Z-18-22 is a bold and different approach that will address (but cannot, like any one policy, solve) the complaints that the “against” side makes. Instead of 16 luxury townhouses, my family’s land can become 100 affordable apartments and a park. Unlike those who blame (as yet untried!) Z-18-22 for higher housing prices, we know that this rezoning will actually do something about the lack of more affordable housing choices. Only 1% of all American houses are new in any given year, so laws should allow that 1% to best reflect the houses we want in the future. Z-18-22 clearly states that Raleigh wants more choices, not just $900,000 mansions.

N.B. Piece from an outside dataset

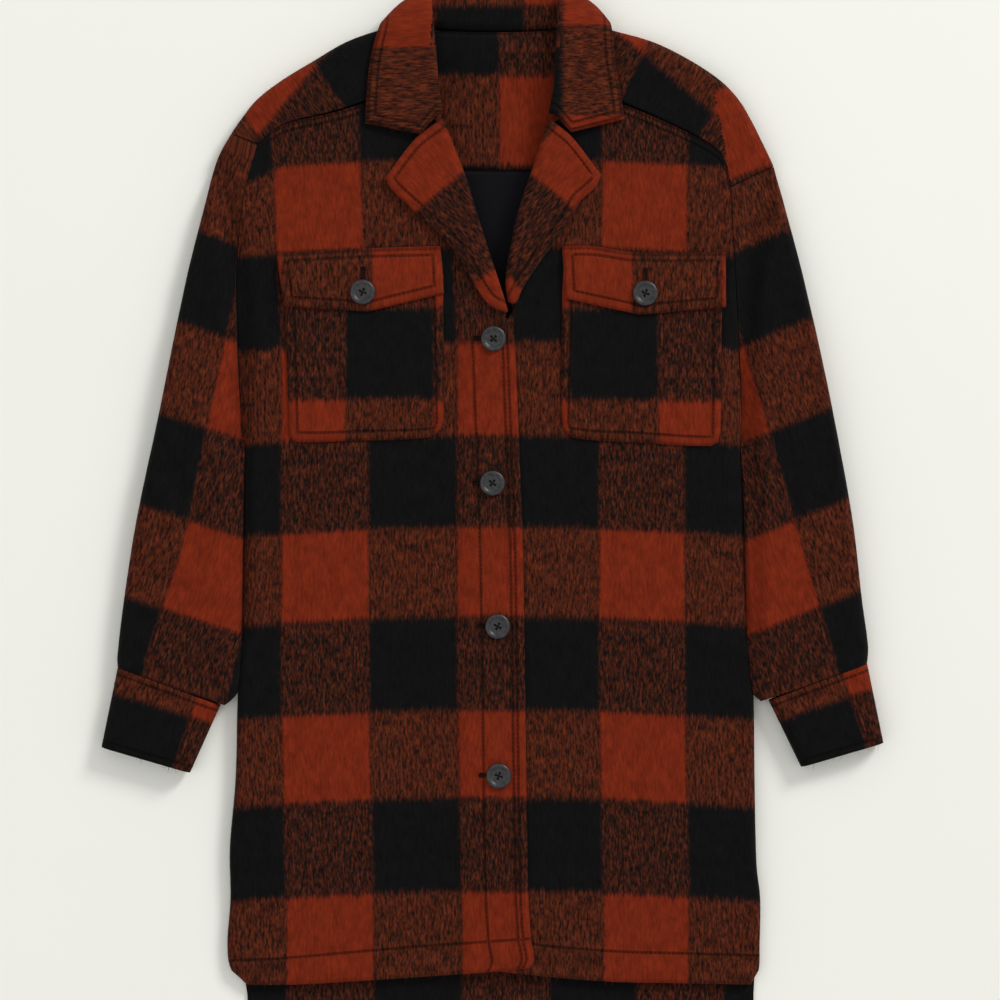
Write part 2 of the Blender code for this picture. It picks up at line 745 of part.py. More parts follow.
def sleeve_rings(side):
    """Rings of points round the flattened sleeve, from the armhole to the cuff seam."""
    seam = armhole_points(side)
    shoulder, underarm = seam[0], seam[-1]
    valley = seam[6:]
    at_seam = seam_shares(seam)
    rings = []
    for length in SLEEVE_RINGS:
        outer = along(SLEEVE_OUTER[side], length)
        inner = along(SLEEVE_INNER[side], length)
        width = (inner - outer).length
        settled = smooth(0.0, 0.40, length)
        across = tube_shares(len(seam), width, follow(SLEEVE_HEIGHT, length) / 2.0)
        top = []
        under = []
        for share_seam, share_tube, at in zip(at_seam, across, seam):
            share = share_seam + (share_tube - share_seam) * settled
            bend = on_line(seam, at_seam, share) - shoulder.lerp(underarm, share)
            place = outer.lerp(inner, share) + bend * (1.0 - length) ** 3.5
            height = follow(HEIGHT, place.y) * (1.0 - settled) + follow(SLEEVE_HEIGHT, length) * settled
            half = height / 2.0
            edge = min((place - outer).length, (place - inner).length)
            sides = bulge(edge, YOKE_RADIUS)
            near = bulge(distance_to(valley, place), VALLEY_RADIUS)
            y = max(place.y, UNDERARM_Y)
            fall = 1.0 - seam_drop(side, y) / (follow(HEIGHT, y) / 2.0) * (1.0 - near)
            lift = 1.0 - seam_rise(y) / (follow(HEIGHT, y) / 2.0) * (1.0 - near)
            over = min(sides, fall) if length > 0.0 else seam_level(side, at, shoulder, True)
            below = min(sides, lift) if length > 0.0 else seam_level(side, at, shoulder, False)
            sunk = crease(place.x, place.y) * settled
            top.append(Vector((place.x, place.y, half + half * over - sunk * over)))
            under.append(Vector((place.x, place.y, half - half * below)))
        rings.append(top + under[-2:0:-1])
    return inset(rings, first_row=2.0 * SEAM, last_row=SEAM / 2.0)


def seam_level(side, place, shoulder, top):
    """How far a point of the armhole seam stands from the middle of the body's height."""
    rounded = bulge((place - shoulder).length, YOKE_RADIUS)
    half = follow(HEIGHT, place.y) / 2.0
    fall = seam_drop(side, place.y) if top else seam_rise(place.y)
    return min(rounded, 1.0 - fall / half)


def cuff_rings(side):
    """Rings of points round a cuff, from the sleeve seam to its edge."""
    outer_seam, inner_seam, inner_edge, outer_edge = [Vector(corner) for corner in CUFFS[side]]
    half = CUFF_HEIGHT / 2.0
    rings = []
    for length in (0.0, 0.5, 1.0):
        outer = outer_seam.lerp(outer_edge, length)
        inner = inner_seam.lerp(inner_edge, length)
        across = tube_shares(13, (inner - outer).length, half)
        places = [outer.lerp(inner, share) for share in across]
        rise = [min(bulge((p - outer).length, half), bulge((p - inner).length, half)) for p in places]
        top = [Vector((p.x, p.y, half + half * up)) for p, up in zip(places, rise)]
        under = [Vector((p.x, p.y, half - half * up)) for p, up in zip(places, rise)]
        rings.append(top + under[-2:0:-1])
    return inset(rings, first_row=SEAM)


def collar_grid():
    """Rows of points across the collar: up its stand, round the fold and down its leaf."""
    rows = []
    table = []
    for at, (seam, fold, edge, facing, bow, sag) in enumerate(COLLAR_ROWS):
        table.append((at, *seam, *fold, *edge, *facing, bow, sag))
    for station in range(COLLAR_STATIONS):
        place = station / (COLLAR_STATIONS - 1) * (len(COLLAR_ROWS) - 1)
        values = [follow(table, place, 1 + item) for item in range(14)]
        seam, fold, edge, facing = [Vector(values[item : item + 3]) for item in (0, 3, 6, 9)]
        bow, sag = values[12:]
        facing.normalize()
        away = (fold - edge).normalized()
        away = (away - facing * away.dot(facing)).normalized()
        low = fold - facing * COLLAR_FOLD
        points = [seam.lerp(low, share) for share in (0.0, 0.5)]
        for step in range(COLLAR_FOLD_STEPS + 1):
            angle = math.pi * step / COLLAR_FOLD_STEPS
            turned = away * math.sin(angle) - facing * math.cos(angle)
            points.append(fold + turned * COLLAR_FOLD)
        high = fold + facing * COLLAR_FOLD
        for share in (COLLAR_NOTCH, 0.5, 0.75, 1.0):
            arch = math.sin(math.pi * share)
            notch = min(share / COLLAR_NOTCH, (1.0 - share) / (1.0 - COLLAR_NOTCH))
            drop = Vector((0.0, -sag * notch, 0.0))
            points.append(high.lerp(edge, share) + facing * bow * arch + drop)
        rows.append(points)
    return rows


def patch(first, last, top, bottom, columns, rows, height):
    """Grid between four outlines, at the height that a function gives at each place."""
    corners = [Vector(bottom[0]), Vector(bottom[-1]), Vector(top[0]), Vector(top[-1])]
    grid = []
    for row in range(rows + 1):
        v = row / rows
        points = []
        for column in range(columns + 1):
            u = column / columns
            sides = along(first, v).lerp(along(last, v), u)
            ends = along(bottom, u).lerp(along(top, u), v)
            flat = corners[0].lerp(corners[1], u).lerp(corners[2].lerp(corners[3], u), v)
            place = sides + ends - flat
            points.append((place.x, place.y, height(place.x, place.y)))
        grid.append(points)
    return grid


def pocket_grid(side):
    """Points of a pocket's inner face, moved out from the front it is sewn to."""
    cut = POCKETS[side]

    def height(x, y):
        return front_height(side, x, y) + SEAM

    return patch(cut["first"], cut["last"], cut["top"], cut["bottom"], 6, 6, height)


def flap_grid(side):
    """Points of a flap's inner face: on the front at its top, on the pocket below."""
    cut = FLAPS[side]
    first = (cut["bottom"][0], cut["top"][0])
    last = (cut["bottom"][-1], cut["top"][-1])
    step = CLOTH + 2.0 * SEAM

    def height(x, y):
        return front_height(side, x, y) + SEAM + step * smooth(234.0, 218.0, y)

    return patch(first, last, cut["top"], cut["bottom"], 8, 5, height)


def facing_grid(side):
    """Rows of points of a lapel's facing, from inside the front round the roll to the edge."""
    rows = []
    for row in range(TOP_ROW + 1):
        if lapel_share(side, row) > FACING_START:
            rows.append(lapel_section(side, row, LAPEL_OUTER, FACING_TAIL))
    return inset(rows, last_row=SEAM)


def inner_height(x, y, gap):
    """Height over the inside of the back."""
    return neck_lift(x, y) + CLOTH + gap


def neck_facing_grid():
    """The facing inside the back neck, which shows between the lapels."""
    first = ((-72.0, 316.5), (-74.0, 380.0), (-70.0, 445.0))
    last = ((76.0, 316.5), (78.0, 380.0), (74.0, 445.0))
    top = ((-70.0, 445.0), (CENTRE_X, 443.0), (74.0, 445.0))
    bottom = ((-72.0, 316.5), (CENTRE_X, 315.5), (76.0, 316.5))
    return patch(first, last, top, bottom, 8, 8, lambda x, y: inner_height(x, y, 3.0 * SEAM))


def lining_grid():
    """The lining where it shows below the neck facing, and a margin round it."""
    first = ((-72.0, 110.0), (-72.0, 315.8))
    last = ((76.0, 110.0), (76.0, 315.8))
    top = ((-72.0, 315.8), (CENTRE_X, 314.8), (76.0, 315.8))
    bottom = ((-72.0, 110.0), (76.0, 110.0))
    return patch(first, last, top, bottom, 5, 5, lambda x, y: inner_height(x, y, 2.0 * SEAM))


def material(name):
    """A Principled material in one of the jacket's colours."""
    red, green, blue, roughness = COLOURS[name]
    made = bpy.data.materials.new(name)
    made.use_nodes = True
    shader = made.node_tree.nodes["Principled BSDF"]
    shader.inputs["Base Color"].default_value = (red, green, blue, 1.0)
    shader.inputs["Roughness"].default_value = roughness
    shader.inputs["Metallic"].default_value = 0.0
    made.diffuse_color = (red, green, blue, 1.0)
    return made


def add_mesh(name, mesh, surface, collection):
    """An object for a mesh, with its material, in the jacket's collection."""
    mesh.materials.append(surface)
    made = bpy.data.objects.new(name, mesh)
    collection.objects.link(made)
    return made


def shell(name, grids, wall, up, surface, collection, ring=False, guide=-1, offset=-1.0, even=True):
    """A wall of even thickness behind the faces of one or more grids of points.

    up says whether the guide face, in the middle row of the first grid, looks up. The wall lies
    behind it.
    """
    shape = bmesh.new()
    mark = shape.faces.layers.int.new("guide")
    guides = []
    for grid in grids:
        verts = [[shape.verts.new(Vector(point) * MM) for point in row] for row in grid]
        for low, high in zip(verts, verts[1:]):
            pairs = list(zip(low, low[1:], high[1:], high))
            if ring:
                pairs.append((low[-1], low[0], high[0], high[-1]))
            faces = [shape.faces.new(corners) for corners in pairs]
            guides.append([face for face in faces if face.calc_area() > 1e-7][guide])
    chosen = guides[(len(grids[0]) - 1) // 2]
    chosen[mark] = 1
    bmesh.ops.remove_doubles(shape, verts=shape.verts, dist=0.00002)
    bmesh.ops.recalc_face_normals(shape, faces=shape.faces)
    marked = next(face for face in shape.faces if face[mark])
    if (marked.normal.z > 0.0) != up:
        bmesh.ops.reverse_faces(shape, faces=shape.faces)
    shape.faces.layers.int.remove(mark)
    mesh = bpy.data.meshes.new(name)
    shape.to_mesh(mesh)
    shape.free()
    mesh.shade_smooth()
    made = add_mesh(name, mesh, surface, collection)
    thick = made.modifiers.new("wall", "SOLIDIFY")
    thick.thickness = wall * MM
    thick.offset = offset
    thick.use_even_offset = even
    return made


def button(name, x, y, z, surface, collection):
    """A turned button with a raised rim, lying on the cloth."""
    mesh = bpy.data.meshes.new(name)
    section = [(share * BUTTON_RADIUS * MM, 0.0, height * MM) for share, height in BUTTON_SECTION]
    mesh.from_pydata(section, [(at, at + 1) for at in range(len(section) - 1)], [])
    made = add_mesh(name, mesh, surface, collection)
    made.location = (x * MM, y * MM, z * MM)
    turned = made.modifiers.new("turn", "SCREW")
    turned.steps = 20
    turned.render_steps = 20
    turned.use_merge_vertices = True
    turned.merge_threshold = 0.00001
    turned.use_normal_calculate = False
    return made


def build():
    """Make every piece of the jacket."""
    for old in list(bpy.data.objects):
        bpy.data.objects.remove(old, do_unlink=True)
    jacket = bpy.data.collections.new("shirt_jacket")
    bpy.context.scene.collection.children.link(jacket)
    wool = material("checked_wool")
    silk = material("lining")
    horn = material("horn_button")
    names = {RIGHT: "right", LEFT: "left"}

    shell("back", [back_grid()], CLOTH, False, wool, jacket, guide=10)
    yoke = [grid for side in (RIGHT, LEFT) for grid in yoke_grids(side)]
    shell("yoke", yoke, CLOTH, True, wool, jacket)
    shell("neck_facing", [neck_facing_grid()], FACING, False, wool, jacket)
    shell("lining", [lining_grid()], LINING, False, silk, jacket)
    shell("collar", [collar_grid()], COLLAR, False, wool, jacket, offset=0.0, even=False)
    for side, word in names.items():
        shell("front_" + word, [front_grid(side)], CLOTH, True, wool, jacket, even=False)
        shell("lapel_facing_" + word, [facing_grid(side)], FACING, False, wool, jacket, even=False)
        shell("sleeve_" + word, [sleeve_rings(side)], CLOTH, True, wool, jacket, ring=True, guide=8)
        shell("cuff_" + word, [cuff_rings(side)], CUFF, True, wool, jacket, ring=True, guide=6)
        shell("pocket_" + word, [pocket_grid(side)], CLOTH, False, wool, jacket)
        shell("flap_" + word, [flap_grid(side)], FLAP, False, wool, jacket)
    for name, x, y in BUTTONS:
        button(name, x, y, front_height(RIGHT, x, y) + SEAM, horn, jacket)
    for side, (name, x, y) in zip((RIGHT, LEFT), FLAP_BUTTONS):
        height = front_height(side, x, y) + CLOTH + FLAP + 4.0 * SEAM
        button(name, x, y, height, horn, jacket)


build()
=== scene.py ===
"""The looks of a checked wool shirt jacket, buttoned and laid flat on its back.

Sizes are millimetres in the tables and metres in the scene. X runs to the wearer's left,
Y from hem to collar, Z up. The panels follow the tables that the solids are made from.
This file stands alone, so it repeats those tables and the geometry that the solids share with it.
"""

import functools
import math

import bmesh
import bpy
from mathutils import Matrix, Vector, noise


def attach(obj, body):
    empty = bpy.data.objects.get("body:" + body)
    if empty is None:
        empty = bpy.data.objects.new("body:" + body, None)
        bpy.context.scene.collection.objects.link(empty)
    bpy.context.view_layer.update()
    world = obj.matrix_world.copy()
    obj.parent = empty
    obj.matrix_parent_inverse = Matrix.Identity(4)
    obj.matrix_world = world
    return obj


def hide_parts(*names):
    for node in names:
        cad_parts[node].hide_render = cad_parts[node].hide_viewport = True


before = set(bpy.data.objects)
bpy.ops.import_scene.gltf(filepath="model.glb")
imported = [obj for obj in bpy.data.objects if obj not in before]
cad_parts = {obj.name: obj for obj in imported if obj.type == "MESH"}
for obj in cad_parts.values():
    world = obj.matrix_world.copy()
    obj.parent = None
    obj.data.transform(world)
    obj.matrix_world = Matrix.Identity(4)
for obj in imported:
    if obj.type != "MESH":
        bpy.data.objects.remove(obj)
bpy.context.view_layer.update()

MM = 0.001
RIGHT = -1
LEFT = 1

# Thickness of each kind of wall, and the gap kept at seams and between layers.
CLOTH = 2.5
FACING = 2.0
LINING = 1.0
COLLAR = 4.5
CUFF = 4.0
FLAP = 3.0
SEAM = 0.3
SIDE_GAP = 0.9
OVERLAP_LIFT = CLOTH + 3.0 * SEAM

# The lapel's fold: radii of its two layers, the length over which it turns, the facing's hidden tail.
LAPEL_INNER = 0.6
LAPEL_OUTER = LAPEL_INNER + CLOTH + 3.0 * SEAM
ROLL_RADIUS = LAPEL_OUTER + FACING
TURN_LENGTH = 9.0
TURN_STEPS = 9
LAPEL_STEPS = 24
FACING_TAIL = 14.0
FACING_START = 0.05

# Radius of the yoke's shoulder fold, and how far the back lies over the collar's leaf.
YOKE_RADIUS = 10.0
VALLEY_RADIUS = 16.0
LEAF_LIFT = 5.2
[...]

Allowing more homes to be built, especially smaller houses (using less materials) that use less land, absolutely will ease the housing affordability crunch. As Congresswoman Alexandria Ocasio-Cortez says, “the reason why people are on the streets isn’t just some elusive housing or market phenomenon. It’s because we’ve chosen not to build.” The voters of the city of Raleigh have risen to the challenge by approving funding for affordable housing, but now we need places to put it – and Z-18-22 does just that. Raleigh does not want to be in the situation where Oakland was in 2018, where mayor Libby Schaaf said “we had local bond money to purchase new shelters, but could only find one building. We [didn’t] have enough building stock to create supportive housing.” Nor does Raleigh have to be; through its zoning powers, it can create many new opportunities to create new housing at many price points.
The Western Boulevard corridor will continue to transform with the times; that much is certain. What we are choosing is whether to continue the deadly, unsustainable, unaffordable, unfair status quo chosen in 1960 – or to pursue the transformation that Wake County voters affirmed in 2016 by voting to create BRT on Western Boulevard. Z-18-22 is another step towards fulfilling the voters’ shared vision of Wake County voters – and another step towards ensuring continued funding from the Federal Transit Administration, which is closely evaluating whether federal taxpayers’ monies are well-spent in places whose zoning laws truly welcome transit.
I thank you for your attention. I look forward to further working with the City of Raleigh to advance our shared vision of a greater Raleigh.